É tóxico o argumento segundo o qual a Caixa não deveria emprestar à Petrobras porque esta não não é sua função. Ela financia programas de saneamento a 9,5% ao ano, e a carteira que em outubro emprestou à Petrobras a 14,1% nada tem a ver com a conta da infra-estrutura. A Caixa fechará novembro com R$ 4,2 bilhões de empréstimos comerciais a empresas.
Pena que a marquetagem da Petrobras insista em dizer que seu plano de investimentos está inalterado.
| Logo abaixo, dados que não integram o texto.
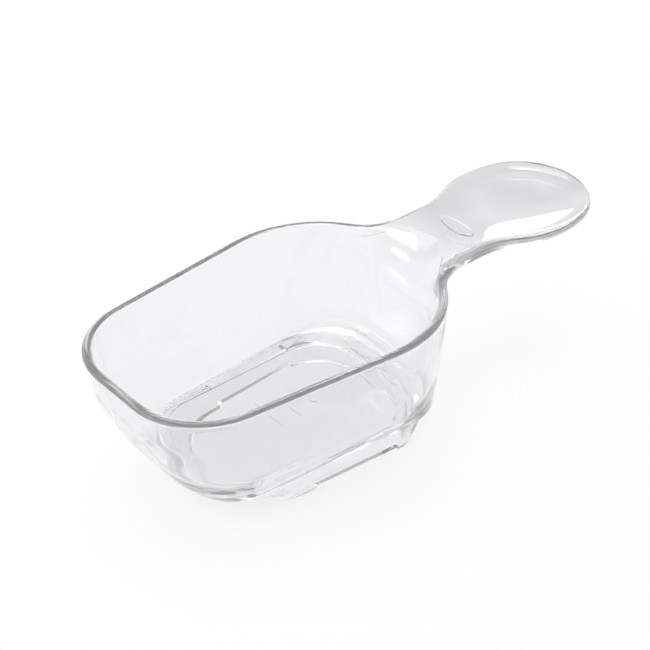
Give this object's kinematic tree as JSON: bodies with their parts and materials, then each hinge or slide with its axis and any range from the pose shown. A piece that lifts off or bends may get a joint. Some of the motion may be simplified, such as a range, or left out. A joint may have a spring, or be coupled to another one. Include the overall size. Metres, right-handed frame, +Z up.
{
  "type": "scoop",
  "caption": "Clear moulded dry-goods scoop with a square-lipped tapered bowl on a hollow foot ring and a waisted handle ending in a dished thumb rest",
  "frame": {"origin": "middle of the overall box in plan, on the surface that the foot ring stands on", "axes": "+Z up, +X along the handle towards the thumb rest, +Y across the bowl; the XZ plane is the mirror plane"},
  "size_m": [0.1518, 0.064, 0.041],
  "materials": {
    "clear_plastic": "polished, water-clear"
  },
  "bodies": {
    "root": {"bowl_wall": "clear_plastic", "rim_lip": "clear_plastic", "bowl_floor": "clear_plastic", "foot_ring": "clear_plastic", "handle_neck": "clear_plastic", "thumb_rest": "clear_plastic", "neck_badge": "clear_plastic", "floor_marks": "clear_plastic"}
  },
  "joints": []
}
Se é assim, foi concebido por aloprados, pois lidava com a exploração de poços cuja produção pode custar até US$ 80 por barril. Bom negócio com o petróleo a US$ 150. Como o barril está a US$ 55, basta fazer a conta.

GILMARNET
O presidente do Supremo Tribunal Federal, Gilmar Mendes, vem recebendo uma envaidecedora superexposição de seu comissariado de informações. O sítio do STF tem um espaço destinado a "artigos e discursos" dos ministros. Desde abril, quando Mendes assumiu a presidência da corte, listaram-se ali 20 obras suas, dez das quais proferidas no exterior. Nesse período, foram quatro os textos e discursos dos outros dez juízes. (John Roberts, que preside a Corte Suprema dos EUA desde 2005, ainda não listou artigo ou palestra na página de seu tribunal.)

EXEMPLO TUCANO
É ensurdecedor o silêncio do tucanato diante do processo de cassação do mandato do governador da Paraíba, Cássio Cunha Lima. Não disseram uma palavra louvando o Judiciário, quando ele foi posto para fora, muito menos defendendo-o. Persistiram em obsequioso silêncio mesmo depois que Cunha Lima decidiu anarquizar as finanças do Estado. Se o partido não quer falar, tudo bem, mas a dissimulação de José Serra e Aécio Neves não cai bem nas biografias de candidatos a presidente da República.

FORÇA CATARINENSE
Uma vinheta ilustrativa da capacidade dos catarinenses de superar desastres. Em 1878 o alemão Bruno Hering chegou ao vilarejo de Blumenau e comprou um tear. Dois anos depois uma enchente levou o que tinha. Conseguiu dinheiro emprestado e foi em frente. Um século depois a Hering era uma das maiores empresas do setor têxtil brasileiro. A empresa mobilizou-se para proteger seus funcionários e sua página na internet está recolhendo contribuições para as vítimas da enchente.